The Battle of Trenton would be Monroe's only battle as he would spend the next three months recuperating from his wound.

After the war Monroe studied law with Thomas Jefferson. After passing the bar, Monroe practiced law in Fredericksburg, Virginia.

Monroe sold his small inherited Virginia plantation in 1783 to enter politics and finance his law career.

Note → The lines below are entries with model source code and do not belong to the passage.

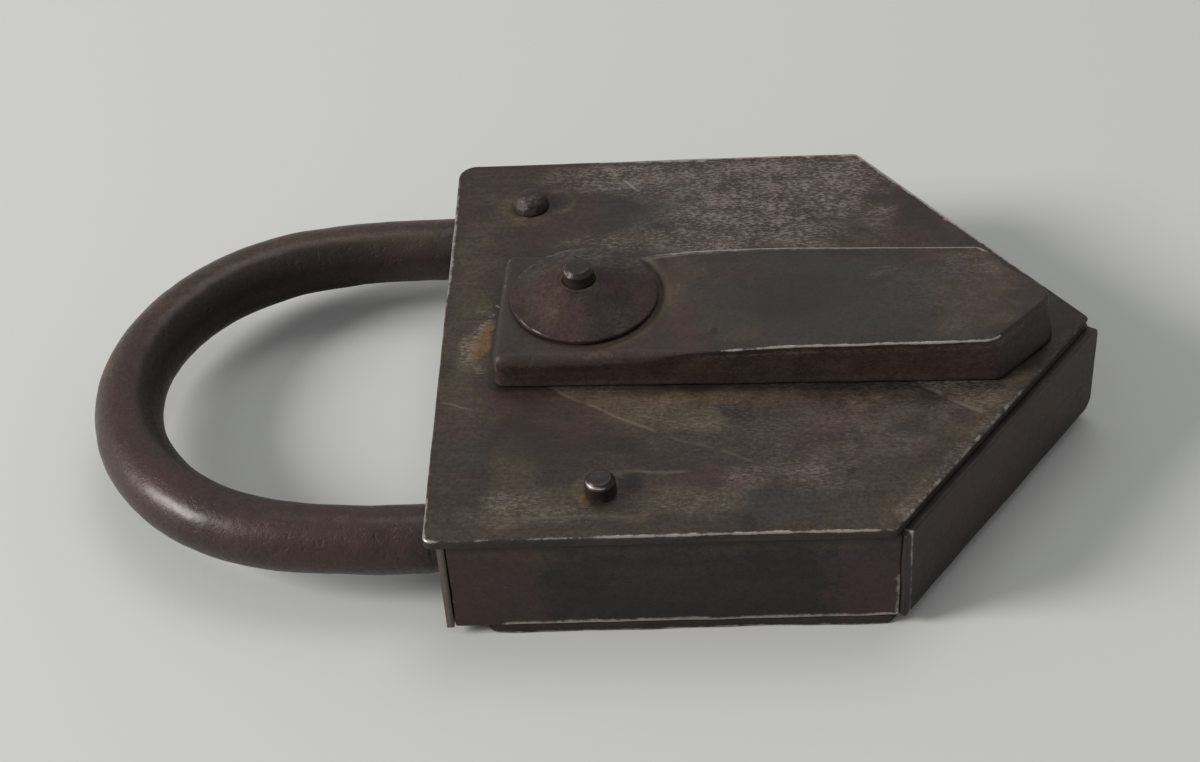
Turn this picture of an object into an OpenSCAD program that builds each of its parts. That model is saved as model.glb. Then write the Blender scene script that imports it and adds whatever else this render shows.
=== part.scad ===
// Forged iron padlock with a pentagonal plate case, a side-hinged shackle and a
// swinging keyhole cover. It lies on its back plate: +X runs from the shackle to the
// point, +Y from the stop rivet's side to the hinge rivet's side, +Z out of the front
// plate. Places inside the case are measured from the front plate's shackle-side edge
// and from the centre line. Millimetres.

/* [Case] */
// Width of the front plate
case_w = 90; // [75:1:110]
// Length of the straight sides of the front plate
straight_l = 67.4; // [56:0.2:82]
// Length of the point beyond the straight sides
point_l = 33.1; // [26:0.1:40]
// Thickness of the case over both plates
case_t = 20.2; // [18.4:0.1:26]
// Thickness of the front plate
front_t = 1.8; // [1.2:0.1:2.4]
// Thickness of the back plate
back_t = 1.8; // [1.2:0.1:2.4]
// Thickness of the side and point walls
wall_t = 2.4; // [1.6:0.1:3]
// Thickness of the wall that the shackle passes through
end_wall_t = 6.5; // [5:0.1:8]
// How far the front plate stands out over the end wall
plate_overhang = 1.95; // [1:0.05:3]
// How far the side walls lie inside the front plate's edge
side_inset = 0.4; // [0.2:0.1:1]
// How far the lower point wall stands out from the front plate's edge
point_proud = 1.3; // [0.6:0.1:1.6]

/* [Shackle] */
// Diameter of the shackle's round bar
bar_d = 10.5; // [8.6:0.1:12.6]
// Distance of each leg's centre line from the case's side edge
leg_inset = 10.4; // [9:0.1:13]
// Straight length of each leg outside the front plate
leg_out = 6.9; // [5:0.1:12]
// Length of the bow beyond the straight legs, to the bar's centre line
bow_l = 44; // [36:0.5:56]
// Angle that each flatter arc of the bow turns through
haunch_angle = 12; // [8:1:40]
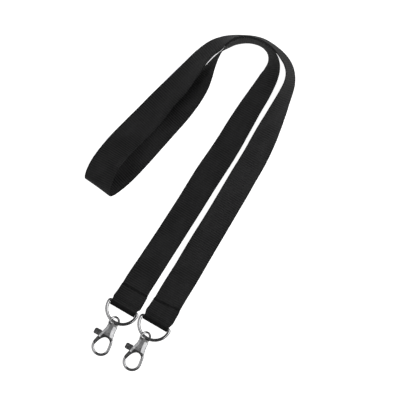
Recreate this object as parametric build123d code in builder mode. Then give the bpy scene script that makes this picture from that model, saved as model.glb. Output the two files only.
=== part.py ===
from build123d import *
from math import acos, asin, atan2, cos, degrees, radians, sin, sqrt
import os

# A narrow woven lanyard strap laid out on a table, with a sewn fold-back round a
# D-ring at each end, and a swivelling trigger snap hook on each D-ring.
# Frame: millimetres, +Z up, table at Z = 0, origin under the centre of the
# bounding box, strap ends running along +Y, hooks pointing to -Y.

# ---------------------------------------------------------------- dimensions
STRAP_WIDTH = 25.0
STRAP_THICK = 1.0
FOLD_TAIL = 25.0          # length of the folded-back lower ply
FOLD_END = 27.0           # where the sewn end hands over to the free strap
STITCH_PITCH = 2.2
STITCH_COUNT = 11
THREAD = 0.45

RING_WIRE = 2.8           # D-ring wire diameter
RING_HALF = 13.9          # half width and bow radius, on the wire centreline
RING_CORNER = 1.7
RING_DROP = 2.0           # from the bar centre to the centre of the bow
RING_TILT = 6.6           # bow raised off the table by the hook
RING_LIFT = 2.56          # height of the bar centre over the table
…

He was elected to Congress in November 1783

MARRIAGE 

27-year-old James Monroe married 17-year-old Elizabeth Kortright (1768–1830) on February 16, 1786, at her father's home in New York City.

Monroe first came across Elizabeth while serving with the Continental Congress, which then met in New York . His cousin and fellow Congressman from Virginia, described Elizabeth and her sisters as having "made so brilliant and lovely an appearance" at a theater one evening, "as to depopulate all the other boxes of all the genteel male people therein."

Elizabeth Monroe

After a brief honeymoon on Long Island, New York, the Monroes returned to New York City to live with her father until Congress adjourned.

POLITICAL CAREER

Monroe was elected to the United States Senate in 1790. He helped form the Democratic-Republican Party with Jefferson and James Madison.

Monroe was Governor of Virginia from 1799 – 1802 as a Democratic-Republican. He was re-elected Virginia's governor in 1811  but served only four months. In April 1811, President James Madison appointed Monroe as Secretary of State in hopes of shoring up the support of the more radical factions of the Democratic-Republicans.

PRESIDENCY

Monroe was easily elected president in 1816, winning over 80 percent of the electoral vote. His first term was called the Era of Good Feelings because of the national unity that followed the end of the War of 1812.

By John Vanderlyn - 1816

Monroe ran unopposed for his re-election, something that has only happened one other time in U.S. history (George Washington).

Monroe created the Monroe Doctrine with his Secretary of State, John Quincy Adams, which was a policy that said that the United States did not want Europe to be involved in the New World anymore. He issued the proclamation of opposition to European colonialism on December 2, 1823.

The Missouri Compromise was signed into law by President James Monroe in 1820. The compromise allowed Missouri to enter the Union as a slave state, but made the rest of the northern part of the Louisiana Purchase territory slavery-free.

James Monroe and his family were the first to occupy the reconstructed White House , moving there in December 1817. He had the south portico built in 1824.

On one occasion James Monroe disembarked from a riverboat in Georgetown, South Carolina and his welcoming party greeted him with a red carpet. This was one of the earliest reported instances of a ceremonial red carpet.

Liberia's capital Monrovia is named after James Monroe because of his support for its colonization.

Monroe was the last President of the United States to be a founding father of the United States.


Monroe is regarded as the last U.S. President who was a Revolutionary War veteran, since he served as an officer of the Continental Army and took part in combat.

Due to his penchant for outdated Revolutionary War era dress, Monroe’s nickname was “The Last Cocked Hat.”

LAST YEARS AND DEATH

Monroe retired to Virginia where he was plagued by financial difficulties.

After his wife's death in 1830, Monroe moved to New York to live with his daughter Maria Hester Monroe Gouverneur, who had married Samuel L. Gouverneur. Monroe died there from heart failure and tuberculosis on July 4, 1831.

Monroe's grave at Hollywood Cemetery

July 4 is the only date on which three US presidents died: John Adams and Thomas Jefferson (both 1826) and James Monroe (1831).